* Excerpted records:
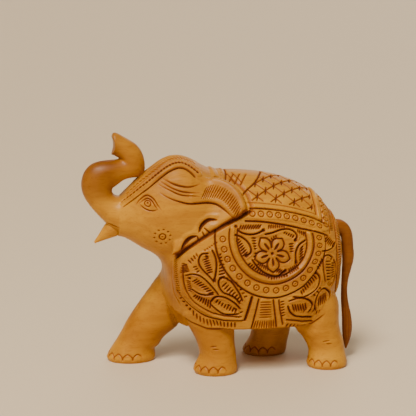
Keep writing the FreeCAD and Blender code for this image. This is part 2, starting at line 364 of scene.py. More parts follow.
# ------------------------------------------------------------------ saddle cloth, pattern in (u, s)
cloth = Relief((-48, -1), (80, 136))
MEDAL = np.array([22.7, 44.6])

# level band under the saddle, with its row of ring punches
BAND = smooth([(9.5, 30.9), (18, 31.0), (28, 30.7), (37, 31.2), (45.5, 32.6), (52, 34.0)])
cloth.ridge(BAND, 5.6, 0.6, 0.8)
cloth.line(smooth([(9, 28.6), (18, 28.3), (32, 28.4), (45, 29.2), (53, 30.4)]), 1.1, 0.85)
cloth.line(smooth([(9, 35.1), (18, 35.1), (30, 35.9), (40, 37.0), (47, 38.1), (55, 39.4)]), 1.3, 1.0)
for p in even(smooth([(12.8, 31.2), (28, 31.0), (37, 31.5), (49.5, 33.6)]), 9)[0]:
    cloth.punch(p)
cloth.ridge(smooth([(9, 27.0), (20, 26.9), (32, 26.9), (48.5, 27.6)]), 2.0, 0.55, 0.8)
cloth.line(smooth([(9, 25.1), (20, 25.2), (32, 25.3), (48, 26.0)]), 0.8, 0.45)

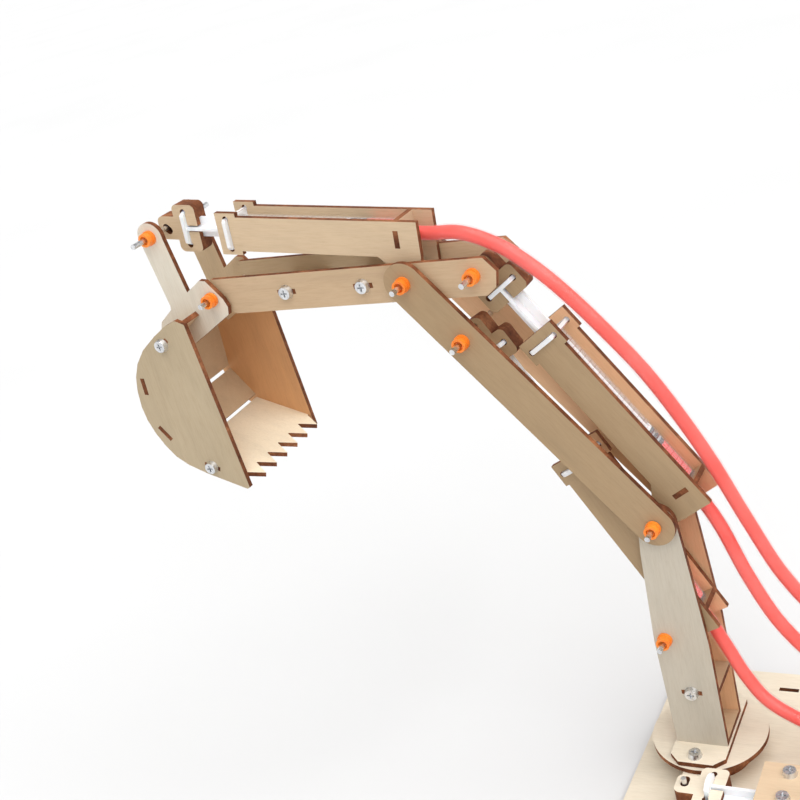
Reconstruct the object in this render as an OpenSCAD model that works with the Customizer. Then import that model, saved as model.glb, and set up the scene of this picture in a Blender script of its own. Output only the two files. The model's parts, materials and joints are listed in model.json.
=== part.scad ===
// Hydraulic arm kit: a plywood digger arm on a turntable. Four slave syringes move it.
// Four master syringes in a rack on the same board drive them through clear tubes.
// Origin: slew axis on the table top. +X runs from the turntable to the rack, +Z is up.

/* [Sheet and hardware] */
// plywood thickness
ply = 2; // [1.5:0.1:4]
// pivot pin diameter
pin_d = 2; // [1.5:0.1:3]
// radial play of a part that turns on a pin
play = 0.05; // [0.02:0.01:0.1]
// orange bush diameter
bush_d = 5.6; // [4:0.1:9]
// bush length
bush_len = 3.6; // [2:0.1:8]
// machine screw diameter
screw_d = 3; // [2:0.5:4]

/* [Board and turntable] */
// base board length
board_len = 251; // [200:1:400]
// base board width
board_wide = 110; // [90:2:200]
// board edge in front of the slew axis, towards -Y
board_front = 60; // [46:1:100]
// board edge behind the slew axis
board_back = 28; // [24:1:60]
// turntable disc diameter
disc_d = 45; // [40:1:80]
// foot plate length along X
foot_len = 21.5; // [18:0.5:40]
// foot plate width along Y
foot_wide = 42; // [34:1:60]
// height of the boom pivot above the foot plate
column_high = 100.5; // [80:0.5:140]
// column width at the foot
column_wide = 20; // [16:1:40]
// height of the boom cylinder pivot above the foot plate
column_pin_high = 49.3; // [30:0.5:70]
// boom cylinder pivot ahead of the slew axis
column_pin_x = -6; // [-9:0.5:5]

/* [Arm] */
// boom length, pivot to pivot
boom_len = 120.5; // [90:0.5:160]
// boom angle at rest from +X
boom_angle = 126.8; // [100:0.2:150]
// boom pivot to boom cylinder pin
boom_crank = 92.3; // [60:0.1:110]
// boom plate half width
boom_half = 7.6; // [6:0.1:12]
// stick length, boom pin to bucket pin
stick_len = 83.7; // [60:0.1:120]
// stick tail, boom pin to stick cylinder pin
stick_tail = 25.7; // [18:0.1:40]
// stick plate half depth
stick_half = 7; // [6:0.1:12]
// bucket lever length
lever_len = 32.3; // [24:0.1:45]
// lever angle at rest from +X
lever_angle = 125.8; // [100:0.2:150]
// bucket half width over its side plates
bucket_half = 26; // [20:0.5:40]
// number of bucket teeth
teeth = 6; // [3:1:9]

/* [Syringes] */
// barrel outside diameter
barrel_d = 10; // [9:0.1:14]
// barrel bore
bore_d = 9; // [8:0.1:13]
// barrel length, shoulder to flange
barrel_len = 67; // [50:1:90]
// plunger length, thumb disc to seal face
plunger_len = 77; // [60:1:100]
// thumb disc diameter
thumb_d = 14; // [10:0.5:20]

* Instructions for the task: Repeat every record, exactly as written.

* Output below:
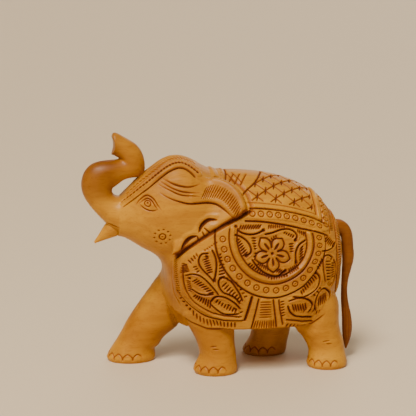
Keep writing the FreeCAD and Blender code for this image. This is part 2, starting at line 364 of scene.py. More parts follow.
# ------------------------------------------------------------------ saddle cloth, pattern in (u, s)
cloth = Relief((-48, -1), (80, 136))
MEDAL = np.array([22.7, 44.6])

# level band under the saddle, with its row of ring punches
BAND = smooth([(9.5, 30.9), (18, 31.0), (28, 30.7), (37, 31.2), (45.5, 32.6), (52, 34.0)])
cloth.ridge(BAND, 5.6, 0.6, 0.8)
cloth.line(smooth([(9, 28.6), (18, 28.3), (32, 28.4), (45, 29.2), (53, 30.4)]), 1.1, 0.85)
cloth.line(smooth([(9, 35.1), (18, 35.1), (30, 35.9), (40, 37.0), (47, 38.1), (55, 39.4)]), 1.3, 1.0)
for p in even(smooth([(12.8, 31.2), (28, 31.0), (37, 31.5), (49.5, 33.6)]), 9)[0]:
    cloth.punch(p)
cloth.ridge(smooth([(9, 27.0), (20, 26.9), (32, 26.9), (48.5, 27.6)]), 2.0, 0.55, 0.8)
cloth.line(smooth([(9, 25.1), (20, 25.2), (32, 25.3), (48, 26.0)]), 0.8, 0.45)

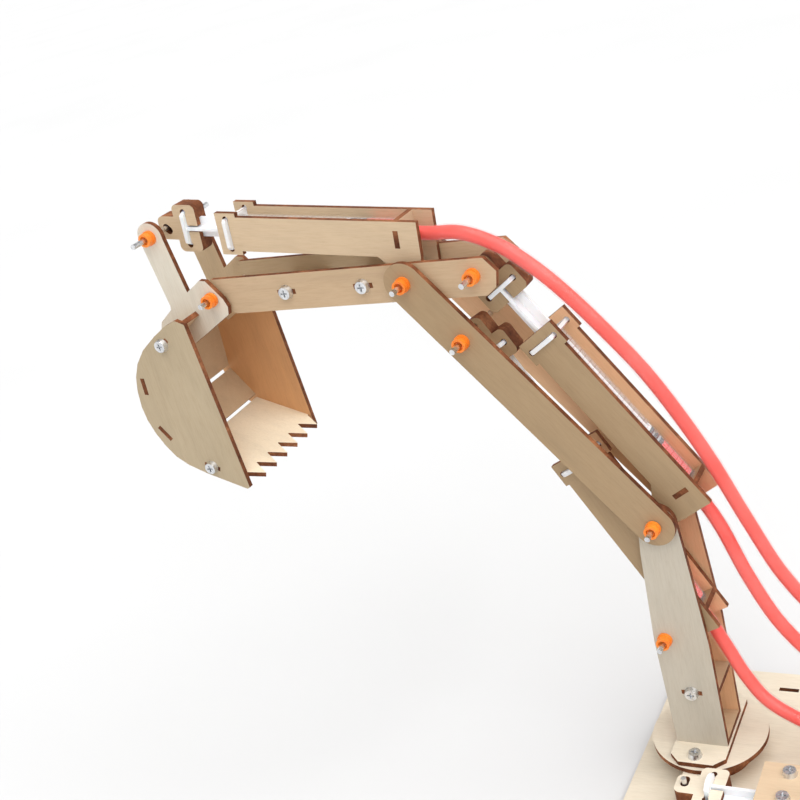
Reconstruct the object in this render as an OpenSCAD model that works with the Customizer. Then import that model, saved as model.glb, and set up the scene of this picture in a Blender script of its own. Output only the two files. The model's parts, materials and joints are listed in model.json.
=== part.scad ===
// Hydraulic arm kit: a plywood digger arm on a turntable. Four slave syringes move it.
// Four master syringes in a rack on the same board drive them through clear tubes.
// Origin: slew axis on the table top. +X runs from the turntable to the rack, +Z is up.

/* [Sheet and hardware] */
// plywood thickness
ply = 2; // [1.5:0.1:4]
// pivot pin diameter
pin_d = 2; // [1.5:0.1:3]
// radial play of a part that turns on a pin
play = 0.05; // [0.02:0.01:0.1]
// orange bush diameter
bush_d = 5.6; // [4:0.1:9]
// bush length
bush_len = 3.6; // [2:0.1:8]
// machine screw diameter
screw_d = 3; // [2:0.5:4]

/* [Board and turntable] */
// base board length
board_len = 251; // [200:1:400]
// base board width
board_wide = 110; // [90:2:200]
// board edge in front of the slew axis, towards -Y
board_front = 60; // [46:1:100]
// board edge behind the slew axis
board_back = 28; // [24:1:60]
// turntable disc diameter
disc_d = 45; // [40:1:80]
// foot plate length along X
foot_len = 21.5; // [18:0.5:40]
// foot plate width along Y
foot_wide = 42; // [34:1:60]
// height of the boom pivot above the foot plate
column_high = 100.5; // [80:0.5:140]
// column width at the foot
column_wide = 20; // [16:1:40]
// height of the boom cylinder pivot above the foot plate
column_pin_high = 49.3; // [30:0.5:70]
// boom cylinder pivot ahead of the slew axis
column_pin_x = -6; // [-9:0.5:5]

/* [Arm] */
// boom length, pivot to pivot
boom_len = 120.5; // [90:0.5:160]
// boom angle at rest from +X
boom_angle = 126.8; // [100:0.2:150]
// boom pivot to boom cylinder pin
boom_crank = 92.3; // [60:0.1:110]
// boom plate half width
boom_half = 7.6; // [6:0.1:12]
// stick length, boom pin to bucket pin
stick_len = 83.7; // [60:0.1:120]
// stick tail, boom pin to stick cylinder pin
stick_tail = 25.7; // [18:0.1:40]
// stick plate half depth
stick_half = 7; // [6:0.1:12]
// bucket lever length
lever_len = 32.3; // [24:0.1:45]
// lever angle at rest from +X
lever_angle = 125.8; // [100:0.2:150]
// bucket half width over its side plates
bucket_half = 26; // [20:0.5:40]
// number of bucket teeth
teeth = 6; // [3:1:9]

/* [Syringes] */
// barrel outside diameter
barrel_d = 10; // [9:0.1:14]
// barrel bore
bore_d = 9; // [8:0.1:13]
// barrel length, shoulder to flange
barrel_len = 67; // [50:1:90]
// plunger length, thumb disc to seal face
plunger_len = 77; // [60:1:100]
// thumb disc diameter
thumb_d = 14; // [10:0.5:20]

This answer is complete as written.